> **EXERCISE**: Exactly the lines from the one with "machine, on the floor." to the one with "obj.matrix_parent_inverse = Matrix.Identity(4)", both included, are to be printed again; leave out the rest.

> **MATERIAL**:
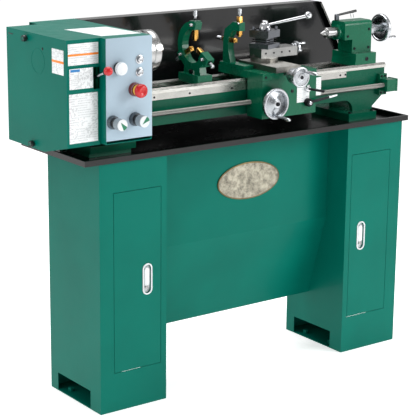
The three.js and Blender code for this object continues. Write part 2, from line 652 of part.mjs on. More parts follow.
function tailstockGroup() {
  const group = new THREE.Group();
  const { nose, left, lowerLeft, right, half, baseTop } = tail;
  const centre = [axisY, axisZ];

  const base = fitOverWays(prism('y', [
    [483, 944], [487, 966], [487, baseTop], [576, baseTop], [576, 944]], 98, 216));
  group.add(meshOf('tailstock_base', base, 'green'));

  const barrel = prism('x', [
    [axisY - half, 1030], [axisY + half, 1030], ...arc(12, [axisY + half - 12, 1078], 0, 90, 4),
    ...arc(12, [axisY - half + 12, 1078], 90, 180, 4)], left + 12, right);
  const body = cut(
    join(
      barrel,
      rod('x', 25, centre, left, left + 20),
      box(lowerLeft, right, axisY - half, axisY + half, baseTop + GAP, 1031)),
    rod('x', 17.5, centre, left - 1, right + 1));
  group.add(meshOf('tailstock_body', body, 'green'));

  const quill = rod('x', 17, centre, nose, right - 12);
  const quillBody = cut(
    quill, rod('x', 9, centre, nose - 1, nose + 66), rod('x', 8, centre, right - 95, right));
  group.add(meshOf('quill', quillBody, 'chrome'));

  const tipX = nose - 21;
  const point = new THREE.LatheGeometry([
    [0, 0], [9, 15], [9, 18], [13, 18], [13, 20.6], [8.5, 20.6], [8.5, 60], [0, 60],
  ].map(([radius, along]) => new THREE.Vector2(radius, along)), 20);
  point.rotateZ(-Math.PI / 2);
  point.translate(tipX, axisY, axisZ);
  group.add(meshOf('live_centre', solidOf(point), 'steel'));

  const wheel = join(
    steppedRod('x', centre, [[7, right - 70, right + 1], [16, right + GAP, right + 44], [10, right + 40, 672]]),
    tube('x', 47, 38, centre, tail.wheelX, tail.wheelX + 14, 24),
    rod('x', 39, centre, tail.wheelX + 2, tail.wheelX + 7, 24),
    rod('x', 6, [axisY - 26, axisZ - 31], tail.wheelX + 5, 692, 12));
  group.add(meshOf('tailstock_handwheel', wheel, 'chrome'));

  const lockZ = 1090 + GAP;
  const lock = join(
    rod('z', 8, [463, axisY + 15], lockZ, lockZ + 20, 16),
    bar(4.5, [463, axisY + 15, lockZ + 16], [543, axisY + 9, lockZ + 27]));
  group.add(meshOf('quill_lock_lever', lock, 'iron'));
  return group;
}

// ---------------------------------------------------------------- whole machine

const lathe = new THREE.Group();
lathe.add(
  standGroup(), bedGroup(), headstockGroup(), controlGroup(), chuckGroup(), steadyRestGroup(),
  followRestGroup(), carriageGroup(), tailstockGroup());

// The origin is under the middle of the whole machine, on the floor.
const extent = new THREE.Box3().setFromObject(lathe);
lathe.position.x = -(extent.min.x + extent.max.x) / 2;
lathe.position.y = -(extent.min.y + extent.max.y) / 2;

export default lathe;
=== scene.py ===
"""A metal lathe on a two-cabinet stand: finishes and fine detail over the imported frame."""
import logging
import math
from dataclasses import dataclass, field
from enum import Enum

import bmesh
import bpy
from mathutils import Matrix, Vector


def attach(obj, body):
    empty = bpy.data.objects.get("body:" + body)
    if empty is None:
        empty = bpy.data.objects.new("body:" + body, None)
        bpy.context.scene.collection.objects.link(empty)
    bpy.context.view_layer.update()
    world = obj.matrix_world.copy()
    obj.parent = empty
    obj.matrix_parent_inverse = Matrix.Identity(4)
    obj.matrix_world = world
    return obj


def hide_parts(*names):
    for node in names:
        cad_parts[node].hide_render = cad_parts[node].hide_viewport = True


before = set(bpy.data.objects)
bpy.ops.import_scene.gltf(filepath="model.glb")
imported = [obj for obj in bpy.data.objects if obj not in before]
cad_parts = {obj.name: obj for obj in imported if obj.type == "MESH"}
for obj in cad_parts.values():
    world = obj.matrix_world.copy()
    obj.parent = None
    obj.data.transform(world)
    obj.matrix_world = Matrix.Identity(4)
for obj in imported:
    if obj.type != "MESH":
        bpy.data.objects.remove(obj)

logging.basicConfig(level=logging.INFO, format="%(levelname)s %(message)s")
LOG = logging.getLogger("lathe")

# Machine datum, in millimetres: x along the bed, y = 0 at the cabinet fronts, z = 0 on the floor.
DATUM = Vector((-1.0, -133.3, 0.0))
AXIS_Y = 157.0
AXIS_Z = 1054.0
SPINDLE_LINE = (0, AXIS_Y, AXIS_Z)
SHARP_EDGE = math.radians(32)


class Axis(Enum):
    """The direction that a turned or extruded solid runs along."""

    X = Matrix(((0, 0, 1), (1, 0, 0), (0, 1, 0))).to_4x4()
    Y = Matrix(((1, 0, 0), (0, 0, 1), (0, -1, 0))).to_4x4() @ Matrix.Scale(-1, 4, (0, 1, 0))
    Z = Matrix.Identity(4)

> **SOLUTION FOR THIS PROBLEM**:
// The origin is under the middle of the whole machine, on the floor.
const extent = new THREE.Box3().setFromObject(lathe);
lathe.position.x = -(extent.min.x + extent.max.x) / 2;
lathe.position.y = -(extent.min.y + extent.max.y) / 2;

export default lathe;
=== scene.py ===
"""A metal lathe on a two-cabinet stand: finishes and fine detail over the imported frame."""
import logging
import math
from dataclasses import dataclass, field
from enum import Enum

import bmesh
import bpy
from mathutils import Matrix, Vector


def attach(obj, body):
    empty = bpy.data.objects.get("body:" + body)
    if empty is None:
        empty = bpy.data.objects.new("body:" + body, None)
        bpy.context.scene.collection.objects.link(empty)
    bpy.context.view_layer.update()
    world = obj.matrix_world.copy()
    obj.parent = empty
    obj.matrix_parent_inverse = Matrix.Identity(4)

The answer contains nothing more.